Make a trip to the lobby loo and you’ll find photos of actors Peter Fonda and Dennis Hopper taken during the 1968 filming of “Easy Rider.” Yup. There’s Fonda on Captain America, the heavily modified, custom-built, 1952 Harley Davidson, cruising through Taos Pueblo.
And the corridor leading to these bathrooms showcases 14 exquisite polychrome woodblock prints by German-born Gustave Baumann (1881-1971). The prints reflect pueblo life, landscapes and the architecture of New Mexico. Baumann lived and worked in New Mexico for nearly 50 years, having fallen in love, as so many artists have, with Northern New Mexico while passing through in 1918.
During our four-day stay at The Blake, Lauryn Mangat, director of hospitality who has a background in art history, led a tour throughout the five-year-old property and provided narration on many of the artworks.

The Blake’s collection represents artists and artifacts from the early 20th century through recent years, she told us. “When they built the hotel, the owners wanted the interior to reflect the culture of the area.”
Hence, among the collection are works by members of the Taos Society of Artists (1915–1927), which helped established then-tiny Taos as an internationally known center for the arts. New Mexico’s most famous artist, Georgia O’Keeffe, also is represented.
“We have a complete set of her lithographs,” Mangat said. “We know there are other sets, but we don’t know how many are complete.”

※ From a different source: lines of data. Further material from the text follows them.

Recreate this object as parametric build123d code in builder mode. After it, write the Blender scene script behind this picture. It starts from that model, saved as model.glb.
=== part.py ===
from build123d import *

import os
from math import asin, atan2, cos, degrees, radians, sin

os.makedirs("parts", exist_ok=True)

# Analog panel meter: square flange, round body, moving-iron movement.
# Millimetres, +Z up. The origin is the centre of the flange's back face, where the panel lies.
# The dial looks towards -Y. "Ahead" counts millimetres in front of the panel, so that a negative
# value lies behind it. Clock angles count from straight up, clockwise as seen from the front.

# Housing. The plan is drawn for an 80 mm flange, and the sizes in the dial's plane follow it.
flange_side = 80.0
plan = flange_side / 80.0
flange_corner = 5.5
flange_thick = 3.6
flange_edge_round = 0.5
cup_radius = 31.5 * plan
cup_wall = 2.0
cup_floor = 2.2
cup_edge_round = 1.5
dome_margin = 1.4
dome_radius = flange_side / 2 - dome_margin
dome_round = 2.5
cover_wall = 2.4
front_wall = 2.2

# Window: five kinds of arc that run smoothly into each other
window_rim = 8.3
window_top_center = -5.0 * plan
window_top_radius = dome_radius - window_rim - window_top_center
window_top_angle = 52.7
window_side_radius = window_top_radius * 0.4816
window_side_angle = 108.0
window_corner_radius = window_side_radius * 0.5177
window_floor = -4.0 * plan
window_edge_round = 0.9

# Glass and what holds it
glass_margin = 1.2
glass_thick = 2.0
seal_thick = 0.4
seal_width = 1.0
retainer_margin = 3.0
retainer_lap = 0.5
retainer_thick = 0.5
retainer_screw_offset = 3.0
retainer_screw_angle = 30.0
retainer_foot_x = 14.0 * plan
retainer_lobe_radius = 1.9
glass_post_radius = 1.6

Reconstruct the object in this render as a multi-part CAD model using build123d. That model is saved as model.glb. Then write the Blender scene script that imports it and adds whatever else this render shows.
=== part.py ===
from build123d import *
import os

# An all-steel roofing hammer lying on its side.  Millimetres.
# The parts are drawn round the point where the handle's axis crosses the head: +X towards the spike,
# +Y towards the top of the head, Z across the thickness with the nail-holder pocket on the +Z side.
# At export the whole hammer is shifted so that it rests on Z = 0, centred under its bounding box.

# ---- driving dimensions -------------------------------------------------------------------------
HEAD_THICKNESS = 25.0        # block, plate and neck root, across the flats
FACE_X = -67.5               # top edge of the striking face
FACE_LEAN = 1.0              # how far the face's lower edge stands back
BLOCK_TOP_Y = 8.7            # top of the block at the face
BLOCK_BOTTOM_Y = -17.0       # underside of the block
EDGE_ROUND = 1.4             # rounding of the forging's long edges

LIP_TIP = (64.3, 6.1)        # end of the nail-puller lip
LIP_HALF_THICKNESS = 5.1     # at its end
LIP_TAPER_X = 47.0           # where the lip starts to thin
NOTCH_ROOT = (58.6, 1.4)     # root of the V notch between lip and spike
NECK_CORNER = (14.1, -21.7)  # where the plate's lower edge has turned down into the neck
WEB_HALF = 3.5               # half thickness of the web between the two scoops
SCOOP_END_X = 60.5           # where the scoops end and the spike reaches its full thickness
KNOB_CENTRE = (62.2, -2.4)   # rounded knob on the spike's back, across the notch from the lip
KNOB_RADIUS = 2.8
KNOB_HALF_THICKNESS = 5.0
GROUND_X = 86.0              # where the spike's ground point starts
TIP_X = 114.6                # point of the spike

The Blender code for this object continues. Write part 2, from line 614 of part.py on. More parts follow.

O’Keeffe arrived in Taos in 1929 to heal from a broken relationship and fell in love with the land and people. She explored the area’s rugged mountains and desert, and her painting of the San Francisco de Asis Mission Church in Rancho de Taos has become an icon for Taos.

The hotel’s third-floor corridor exhibits rare historic photographs showing life on Taos Pueblo, one of the oldest communities in the United States, in the late 1800s and early 1900s. Fourth-floor photos show “Illustrious Personages” – mostly artists – who frequented Taos in the early 20th century when the town began attracting those seeking a new environment for their creativity.
Just inside the entry of 192, a restaurant within The Blake, is a buffalo skull mounted over the adobe fireplace.
“This is from Taos Pueblo,” explained Mangat. “We hosted their holiday party a few years ago. Instead of monetary payment, we set up a trade for a Taos Pueblo bison. We then were able to use the meat from that bison in dishes at 192 until it was gone. We very much value and respect our relationship with Taos Pueblo and it was great to be able to make that trade with them.”
In contrast with the cultures of the art community and the Puebloans are the skiers, whose history here reaches to 1955 when German immigrant and world citizen Ernie Blake (1913-1989), his wife, Rhoda, and their three children founded Taos Ski Valley. Others looked at the terrain and thought Blake crazy, but he proved them wrong. Their story is memorialized in street names, The Blake hotel and in numerous photos throughout the hotel.
“Taos is an amazing mountain,” says Burt Skall, director of Snow Sport Services and responsible for 250 employees. “It has lots of challenges, but also the opportunity to deliver lower-level experiences and it allows people to grow. When they figure out how to go with the flow…(and) use the energy of the mountain in a positive way, that’s when this becomes fun.”